Mais nous ne pouvons non plus nous dissimuler les défauts de sa méthode d’exposition ; il exige trop du lecteur. Il faut que celui-ci, sur des données plus ou moins précises, refasse tout le travail intellectuel nécessaire pour passer des prémisses aux conclusions. C’est du premier coup vouloir des disciples et rebuter la simple curiosité. Aussi ne conseillerions-nous l’étude de ce livre qu’à ceux-là seulement qui se sentent vraiment la tête métaphysique ; mais nous pensons qu’elle peut leur être profitable, ne fût-ce que comme exercice.

L’ouvrage comprend trois parties la première est une introduction de critique historique (p. 1-66) ; la seconde établit les thèses fondamentales (p. 67-140) ; la troisième déduit les conséquences pour le monde de l’expérience tant extérieure qu’intérieure (p. 141-242). Le reste du volume est consacré à des notes et des éclaircissements.

La première partie ne nous arrêtera pas ; quelle que soit sa valeur, nous pensons que M. Bilharz eût bien fait de la remplacer par une série dogmatique des définitions des termes qu’il emploie et des propositions qu’il considère comme établies. Nous sommes à la vérité très contents aujourd’hui qu’Aristote ait commencé sa Métaphysique en comparant et discutant les opinions de ses précurseurs ; mais ce n’est point qu’ainsi son œuvre ait gagné en clarté, c’est seulement qu’il nous fournit de précieux renseignements sur des philosophes dont les écrits sont perdus. Nous voulons espérer que ceux de Kant et de Schopenhauer ne périront pas de sitôt.

It est déjà assez difficile de s’assimiler, par l’étude approfondie d’un penseur original, les concepts métaphysiques qu’il développe ; si vous me renvoyez, pour les éléments de votre système, à deux ou trois philosophes qui certainement n’ont pas donné aux mêmes mots exactement le même sens, vous ne faites que créer la confusion dans mon esprit. Si vous admettez d’ailleurs que je les connais, êtes-vous sûr que leurs concepts soient pour moi les mêmes que pour vous ? Mieux vaut donc faire table rase et procéder comme Descartes. Peut-être a-t-il tout pris à Aristote, même son fameux : Je pense, donc je suis[1]. En tout cas, nous n’avons pas besoin de le savoir.

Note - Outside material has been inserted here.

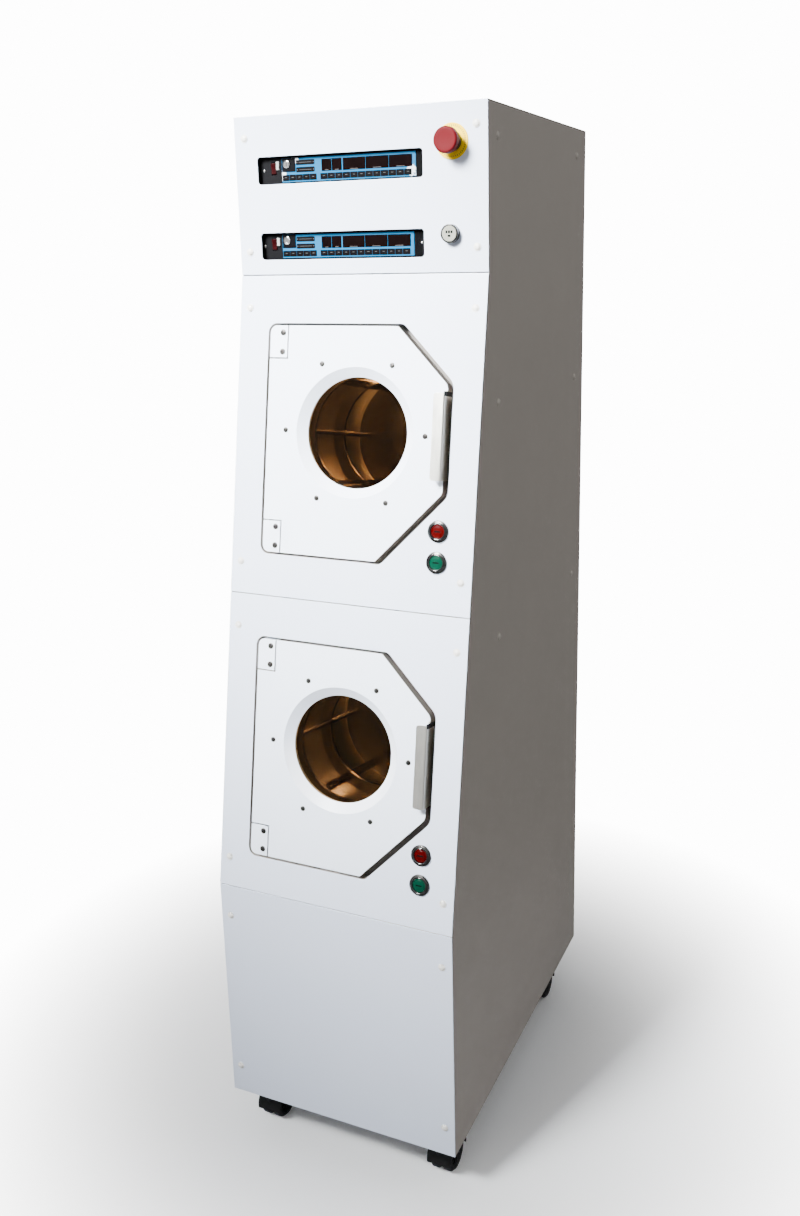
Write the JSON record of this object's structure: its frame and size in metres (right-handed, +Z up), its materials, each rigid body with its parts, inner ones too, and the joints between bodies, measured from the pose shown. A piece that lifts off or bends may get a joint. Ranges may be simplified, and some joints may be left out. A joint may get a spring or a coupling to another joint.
{
  "type": "spin rinse dryer",
  "caption": "Tall cabinet on swivel casters with a leaning front, stacked round-windowed chamber doors over spinning wafer rotors, and a control fascia with a mushroom stop button.",
  "frame": {"origin": "on the floor, in the middle of the box around the whole machine", "axes": "+X to the right seen from the front, +Y from the front to the back, +Z up"},
  "size_m": [0.425, 0.7074, 1.7118],
  "materials": {
    "white_sheet": "satin powder coat, white",
    "grey_sheet": "satin powder coat, warm grey",
    "frame_steel": "painted square tube",
    "galvanised": "galvanised sheet",
    "stainless": "brushed stainless steel",
    "rotor_steel": "electropolished stainless steel",
    "chrome_trim": "polished",
    "bearing_steel": "ground steel",
    "door_white": "satin white",
    "window_glass": "tinted clear window",
    "seal_rubber": "matte",
    "cap_plastic": "domed screw caps",
    "block_plastic": "white hinge blocks",
    "black_plastic": "fine grained",
    "overlay_blue": "membrane overlay",
    "red_lens": "lit lens",
    "green_lens": "lit lens",
    "ivory_lens": "lit lens",
    "estop_red": "moulded",
    "estop_yellow": "moulded",
    "plunger_plastic": "moulded",
    "motor_paint": "enamel",
    "housing_aluminium": "machined",
    "drain_plastic": "grey-white pipe",
    "valve_brass": "cast",
    "hood_plastic": "moulded",
    "wheel_tread": "hard tread",
    "red_rocker": "moulded"
  },
  "bodies": {
    "cabinet": {"base_pan": "galvanised", "left_side_panel": "grey_sheet", "right_side_panel": "grey_sheet", "rear_panel": "grey_sheet", "top_panel": "grey_sheet", "kick_panel": "white_sheet", "lower_chamber_panel": "white_sheet", "upper_chamber_panel": "white_sheet", "control_fascia": "white_sheet", "panel_screws": "cap_plastic", "corner_posts": "frame_steel", "lower_process_bowl": "stainless", "upper_process_bowl": "stainless", "bearing_housings": "housing_aluminium", "rotor_bearings": "bearing_steel", "drive_motors": "motor_paint", "spray_manifolds": "stainless", "hinge_blocks": "block_plastic", "hinge_pins": "stainless", "switch_bezels": "chrome_trim", "estop_disc": "estop_yellow", "controller_cases": "black_plastic", "controller_overlays": "overlay_blue", "drain_pipe": "drain_plastic", "fluid_inlets": "stainless", "power_gland": "black_plastic", "solenoid_valves": "valve_brass"},
    "lower_door": {"lower_door_panel": "door_white", "lower_door_window": "window_glass", "lower_window_clamp": "stainless", "lower_door_seal": "seal_rubber", "lower_door_handle": "stainless"},
    "lower_rotor": {"lower_rotor": "rotor_steel", "lower_rotor_shaft": "rotor_steel"},
    "lower_rocker": {"lower_rocker": "red_rocker"},
    "lower_key": {"lower_key_switch": "chrome_trim"},
    "lower_red_button": {"lower_red_button": "red_lens"},
    "lower_green_button": {"lower_green_button": "green_lens"},
    "upper_door": {"upper_door_panel": "door_white", "upper_door_window": "window_glass", "upper_window_clamp": "stainless", "upper_door_seal": "seal_rubber", "upper_door_handle": "stainless"},
    "upper_rotor": {"upper_rotor": "rotor_steel", "upper_rotor_shaft": "rotor_steel"},
    "upper_rocker": {"upper_rocker": "red_rocker"},
    "upper_key": {"upper_key_switch": "chrome_trim"},
    "upper_red_button": {"upper_red_button": "red_lens"},
    "upper_green_button": {"upper_green_button": "green_lens"},
    "power_button": {"power_button": "ivory_lens"},
    "estop_plunger": {"estop_plunger": "plunger_plastic"},
    "estop_head": {"estop_head": "estop_red"},
    "front_left_swivel": {"front_left_caster_hood": "hood_plastic"},
    "front_left_wheels": {"front_left_caster_wheels": "wheel_tread"},
    "front_right_swivel": {"front_right_caster_hood": "hood_plastic"},
    "front_right_wheels": {"front_right_caster_wheels": "wheel_tread"},
    "rear_left_swivel": {"rear_left_caster_hood": "hood_plastic"},
    "rear_left_wheels": {"rear_left_caster_wheels": "wheel_tread"},
    "rear_right_swivel": {"rear_right_caster_hood": "hood_plastic"},
    "rear_right_wheels": {"rear_right_caster_wheels": "wheel_tread"}
  },
  "joints": [
    {"name": "lower_door_hinge", "type": "hinge", "parent": "cabinet", "child": "lower_door", "pos_m": [-0.143, -0.2984, 0.74368], "axis": [0, -0.1736, -0.9848], "range_deg": [0, 110]},
    {"name": "upper_door_hinge", "type": "hinge", "parent": "cabinet", "child": "upper_door", "pos_m": [-0.143, -0.21157, 1.23608], "axis": [0, -0.1736, -0.9848], "range_deg": [0, 110]},
    {"name": "lower_rotor_spin", "type": "hinge", "parent": "cabinet", "child": "lower_rotor", "pos_m": [0.002, -0.1684, 0.72075], "axis": [0, -0.9848, 0.1736], "continuous": true},
    {"name": "upper_rotor_spin", "type": "hinge", "parent": "cabinet", "child": "upper_rotor", "pos_m": [0.002, -0.08158, 1.21316], "axis": [0, -0.9848, 0.1736], "continuous": true},
    {"name": "lower_red_press", "type": "slide", "parent": "cabinet", "child": "lower_red_button", "axis": [0, 0.9848, -0.1736], "range_m": [0, 0.003], "stiffness_N_per_m": 800, "springref_m": -0.001},
    {"name": "lower_green_press", "type": "slide", "parent": "cabinet", "child": "lower_green_button", "axis": [0, 0.9848, -0.1736], "range_m": [0, 0.003], "stiffness_N_per_m": 800, "springref_m": -0.001},
    {"name": "upper_red_press", "type": "slide", "parent": "cabinet", "child": "upper_red_button", "axis": [0, 0.9848, -0.1736], "range_m": [0, 0.003], "stiffness_N_per_m": 800, "springref_m": -0.001},
    {"name": "upper_green_press", "type": "slide", "parent": "cabinet", "child": "upper_green_button", "axis": [0, 0.9848, -0.1736], "range_m": [0, 0.003], "stiffness_N_per_m": 800, "springref_m": -0.001},
    {"name": "power_press", "type": "slide", "parent": "cabinet", "child": "power_button", "axis": [0, 1, 0], "range_m": [0, 0.003], "stiffness_N_per_m": 800, "springref_m": -0.001},
    {"name": "estop_press", "type": "slide", "parent": "cabinet", "child": "estop_plunger", "axis": [0, 1, 0], "range_m": [0, 0.0045], "stiffness_N_per_m": 2000, "springref_m": -0.001},
    {"name": "estop_twist", "type": "hinge", "parent": "estop_plunger", "child": "estop_head", "pos_m": [0.155, -0.1976, 1.65781], "axis": [0, -1, 0], "range_deg": [0, 30], "stiffness_Nm_per_rad": 0.2},
    {"name": "lower_rocker_tip", "type": "hinge", "parent": "cabinet", "child": "lower_rocker", "pos_m": [-0.1521, -0.1646, 1.52121], "axis": [-1, 0, 0], "range_deg": [0, 16]},
    {"name": "upper_rocker_tip", "type": "hinge", "parent": "cabinet", "child": "upper_rocker", "pos_m": [-0.1471, -0.1646, 1.63411], "axis": [-1, 0, 0], "range_deg": [0, 16]},
    {"name": "lower_key_turn", "type": "hinge", "parent": "cabinet", "child": "lower_key", "pos_m": [-0.1285, -0.1686, 1.52671], "axis": [0, -1, 0], "range_deg": [0, 90]},
    {"name": "upper_key_turn", "type": "hinge", "parent": "cabinet", "child": "upper_key", "pos_m": [-0.1235, -0.1686, 1.63961], "axis": [0, -1, 0], "range_deg": [0, 90]},
    {"name": "front_left_swivel", "type": "hinge", "parent": "cabinet", "child": "front_left_swivel", "pos_m": [-0.165, -0.29925, 0.088], "axis": [0, 0, 1], "continuous": true},
    {"name": "front_right_swivel", "type": "hinge", "parent": "cabinet", "child": "front_right_swivel", "pos_m": [0.165, -0.29925, 0.088], "axis": [0, 0, 1], "continuous": true},
    {"name": "rear_left_swivel", "type": "hinge", "parent": "cabinet", "child": "rear_left_swivel", "pos_m": [-0.165, 0.19875, 0.088], "axis": [0, 0, 1], "continuous": true},
    {"name": "rear_right_swivel", "type": "hinge", "parent": "cabinet", "child": "rear_right_swivel", "pos_m": [0.165, 0.19875, 0.088], "axis": [0, 0, 1], "continuous": true},
    {"name": "front_left_roll", "type": "hinge", "parent": "front_left_swivel", "child": "front_left_wheels", "pos_m": [-0.165, -0.28125, 0.03], "axis": [1, 0, 0], "continuous": true},
    {"name": "front_right_roll", "type": "hinge", "parent": "front_right_swivel", "child": "front_right_wheels", "pos_m": [0.165, -0.28125, 0.03], "axis": [1, 0, 0], "continuous": true},
    {"name": "rear_left_roll", "type": "hinge", "parent": "rear_left_swivel", "child": "rear_left_wheels", "pos_m": [-0.165, 0.21675, 0.03], "axis": [1, 0, 0], "continuous": true},
    {"name": "rear_right_roll", "type": "hinge", "parent": "rear_right_swivel", "child": "rear_right_wheels", "pos_m": [0.165, 0.21675, 0.03], "axis": [1, 0, 0], "continuous": true}
  ]
}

En arrivant à la seconde partie du livre de M. Bilharz, nous nous trouvons en présence de cette terminologie figurée (points de vue géocentrique, périgéique, héliocentrique, etc.), que nous avons déjà sévè-

  1. Éthique à Nicomaque, IX, 9, 9, Τὸ γὰρ εἶναι ἦν αἰσθανεῖσθαι ἢ νοεῖν. On sait que Descartes a déclaré que quand il disait : Je pense, il entendait également : Je sens.